Las elites y clases pudientes pronto desterraron de su cocina toda presencia que delatase un antepasado humilde difícil de rastrear en la heráldica y genealogía familiar pero que por detalles como un sencillo pimiento rojo sobre un buen solomillo podía evidenciar como fraudulento su pretendido nuevo status y elaborado pedigrí, porque, solo a los pobres de solemnidad y gente de mal vivir, se le puede ocurrir semejante fechoría, acostumbrados como han estado siempre a comer carne de ínfima calidad cuyo sabor precisa esconderse bajo fuertes fragancias como el ajo frito, fundidos de queso roquefort, delitos culinarios solo superados por las hamburgueserías Borrikin y Malc Omas, donde la peña más hortera gusta ponerle mayonesa a todo lo que se mueva.

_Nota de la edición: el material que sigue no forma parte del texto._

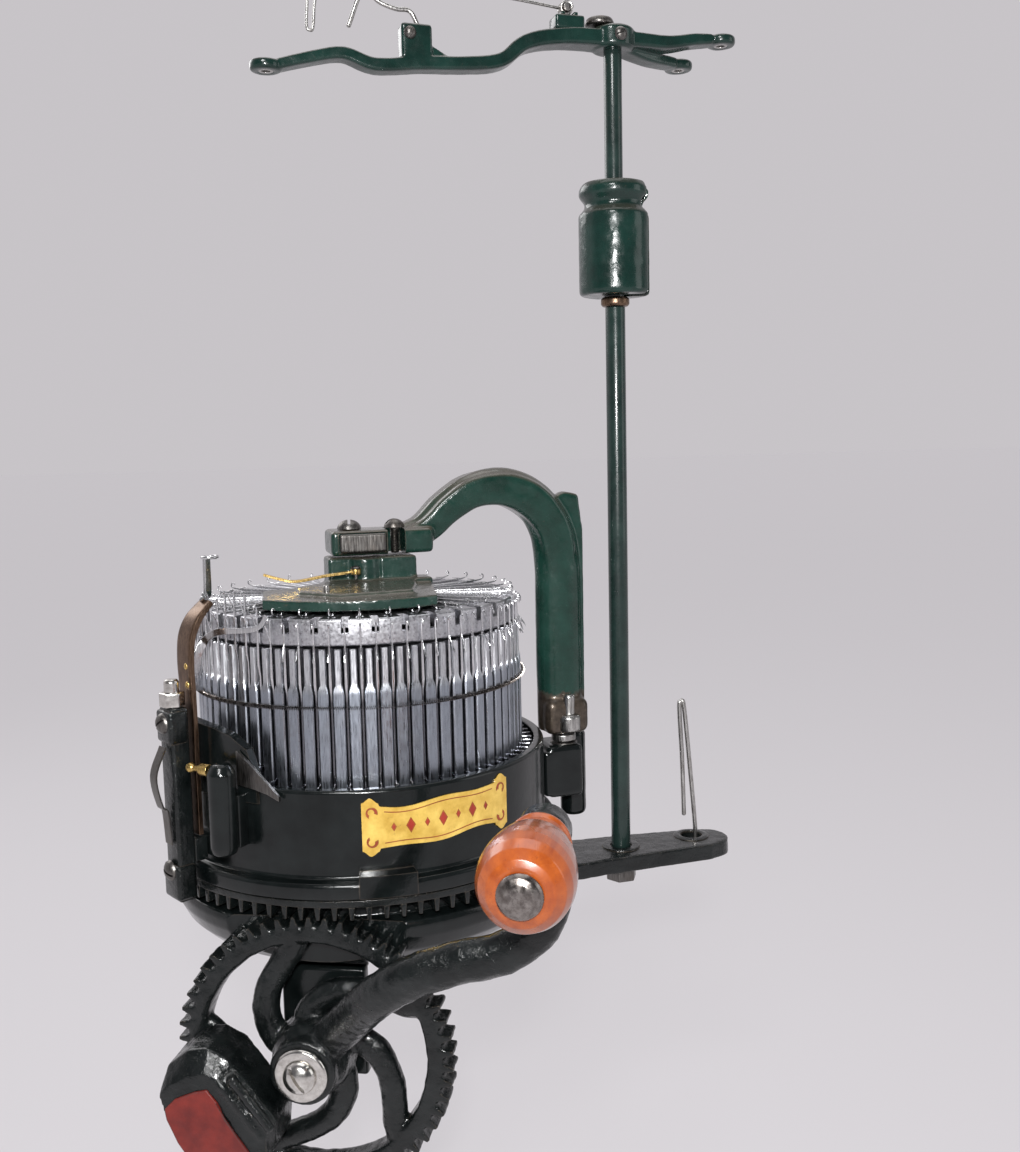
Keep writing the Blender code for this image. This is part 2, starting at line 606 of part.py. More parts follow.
def yarn_carrier_parts():
    """The carrier strip, latch guard and eye that ride on the drum."""
    side = polar(1.0, CARRIER_AZ + 90.0)

    def at(radius, z, across=0.0):
        return polar(radius, CARRIER_AZ, z) + side * across

    path = smooth([at(68.2, 41.6), at(68.2, 70.0), at(68.2, 88.0), at(68.4, 98.0), at(67.6, 106.0),
                   at(65.0, 111.6), at(62.0, 114.8), at(59.8, 116.8)], 2)
    carrier = sweep(path, [(4.4, 0.9), (4.4, 0.9), (4.4, 1.3), (3.4, 1.0)], side, square=True)
    make("yarn_carrier", carrier, BRONZE)
    guard = [polar(62.8, 204.0, 101.0), polar(61.0, 205.0, 103.5)]
    guard += [polar(60.2, az, z) for az, z in ((207.5, 106.0), (211.0, 107.4), (217.0, 108.4), (223.0, 109.2),
                                               (227.5, 110.2), (230.0, 112.4), (231.6, 116.6))]
    make("latch_guard", sweep(guard, [(1.6, 0.35), (0.8, 0.35)], (0.0, 0.0, 1.0), square=True), NICKEL)
    strip = box(-1.5, 1.5, -0.6, 0.6, 118.6, 131.0)
    eye = make("guide_strip", moved(strip, at(58.6, 0.0, -1.0), facing_up(CARRIER_AZ)), STEEL)
    loop = []
    for i in range(8):
        angle = 2.0 * math.pi * i / 8
        loop.append((2.5 + 0.6 * math.cos(angle), 0.6 * math.sin(angle)))
    union(eye, make("eye", moved(lathe(loop, 20), at(58.6, 131.2, 1.4)), STEEL))


def facing_up(azimuth):
    """Turn about Z so that local X lies across an azimuth."""
    return Matrix.Rotation(math.radians(azimuth - 90.0), 4, "Z")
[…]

En consecuencia, en una sociedad cívica y desarrollada como la nuestra, que farda por el mundo entero de contar con los mejores chef del momento, cabría esperar cuando menos, que en los bares y restaurantes de nuestras ciudades, la costumbre de ponerle mayonesa, y pimiento rojo a todo desapareciese, si no por amor a la buena cocina, al menos por miedo a que su establecimiento coja fama de tener los alimentos en malas condiciones o provenientes de sobras de supermercado, a riesgo de convertirse con el tiempo en un cinco estrellas del comedor social del barrio.

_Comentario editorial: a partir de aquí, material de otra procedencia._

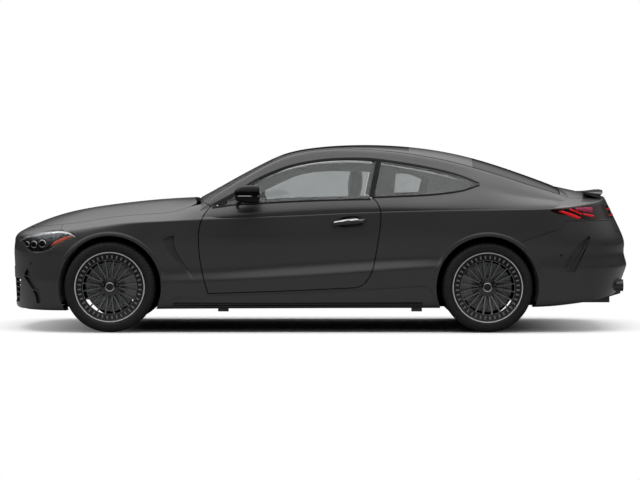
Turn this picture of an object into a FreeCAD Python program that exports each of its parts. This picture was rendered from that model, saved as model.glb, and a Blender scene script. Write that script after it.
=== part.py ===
import FreeCAD, Part
import math
import os
import Sketcher
from FreeCAD import Vector

# A coupe car, nose towards -X, on its wheels, origin on the ground under the middle of the body.
# All lengths are in millimetres. Y is positive on the car's right-hand side.

OUTPUT_FOLDER = "parts"
DOCUMENT = FreeCAD.newDocument("coupe")
SHEET = DOCUMENT.addObject("Spreadsheet::Sheet", "sizes")

# Driving dimensions

SIZES = {
    "front_overhang": 825.0,
    "wheelbase": 2875.0,
    "rear_overhang": 1150.0,
    "body_width": 1935.0,
    "belt_height": 1000.0,
    "roof_height": 1435.0,
    "front_tyre_radius": 347.0,
    "front_tyre_width": 265.0,
    "front_wheel_offset": 802.0,
    "rear_tyre_radius": 343.0,
    "rear_tyre_width": 295.0,
    "rear_wheel_offset": 797.0,
    "bead_radius": 254.0,
    "disc_radius": 190.0,
    "disc_width": 30.0,
    "spindle_radius": 18.0,
    "pin_clearance": 0.05,
    "engine_length": 700.0,
    "engine_width": 520.0,
    "engine_height": 538.0,
    "engine_bottom": 262.0,
    "seat_middle": 375.0,
    "seat_width": 490.0,
    "bench_width": 1080.0,
    "tip_radius": 46.0,
    "tip_wall": 5.0,
    "tip_height": 345.0,
    "steering_wheel_radius": 178.0,
}

for row, (alias, value) in enumerate(SIZES.items(), start=1):
    SHEET.set(f"A{row}", alias)
    SHEET.set(f"B{row}", str(value))
    SHEET.setAlias(f"B{row}", alias)
DOCUMENT.recompute()


def size(alias):
    return float(getattr(SHEET, alias))


def number(formula):
    """The value of a formula on the sheet's sizes."""
    return float(SHEET.evalExpression(str(formula)))


# The body is drawn at these reference sizes, and the sheet's sizes stretch it.

DRAWN_NOSE = -2425.0
DRAWN_FRONT_AXLE = -1600.0
DRAWN_REAR_AXLE = 1275.0
DRAWN_TAIL = 2425.0
DRAWN_WIDTH = 1935.0
DRAWN_BELT = 1000.0
DRAWN_ROOF = 1435.0

LENGTH = size("front_overhang") + size("wheelbase") + size("rear_overhang")
NOSE = -LENGTH / 2
FRONT_AXLE = NOSE + size("front_overhang")
REAR_AXLE = FRONT_AXLE + size("wheelbase")
TAIL = LENGTH / 2


def blend(value, low, high, new_low, new_high):
    return new_low + (value - low) * (new_high - new_low) / (high - low)


def along(x):
    """A drawn length position, stretched between nose, axles and tail."""
    if x < DRAWN_FRONT_AXLE:
        return blend(x, DRAWN_NOSE, DRAWN_FRONT_AXLE, NOSE, FRONT_AXLE)
    if x < DRAWN_REAR_AXLE:
        return blend(x, DRAWN_FRONT_AXLE, DRAWN_REAR_AXLE, FRONT_AXLE, REAR_AXLE)
    return blend(x, DRAWN_REAR_AXLE, DRAWN_TAIL, REAR_AXLE, TAIL)


def across(y):
    return y * size("body_width") / DRAWN_WIDTH


def upward(z):
    if z < DRAWN_BELT:
        return z * size("belt_height") / DRAWN_BELT
    return blend(z, DRAWN_BELT, DRAWN_ROOF, size("belt_height"), size("roof_height"))


def placed(x, y, z):
    return Vector(along(x), across(y), upward(z))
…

Y no es que yo la tenga tomada con el pimiento rojo o padezca freudiana fobia a la mayonesa. Lo que sucede es que, no soporto que me impongan su presencia a todo momento y sin previo aviso que todo lo pringa, porque empiezo a estar muy harto y un día de estos voy a pagar con un billete de veinte untado en dichas sustancias para ver que tal le sienta al hostelero de turno…Yo comprendo, e incluso alabo, a quienes llevan por montera y galones haberse hecho a si mismos, pero lo cortés, no quita lo valiente, y si uno quiere pertenecer a la clase media o alta de la sociedad, ello no se logra por medio solo del consumo… con sumo cuidado se han de escoger locales y clientelas que ofrezcan y exijan la debida libertad de comer juntos o separados las carnes y sus acompañantes, para evitar equívocos, sospechas, malos pensamientos, y sobre todo rumores, para no continuar con malos hábitos a los que nuestros antepasados llegaron por necesidad, que no por gusto.
Pues yo he visto bares que exponían cucarachas en la barra sin pimiento ni mayonesa; eso sí, estaban muy frescas.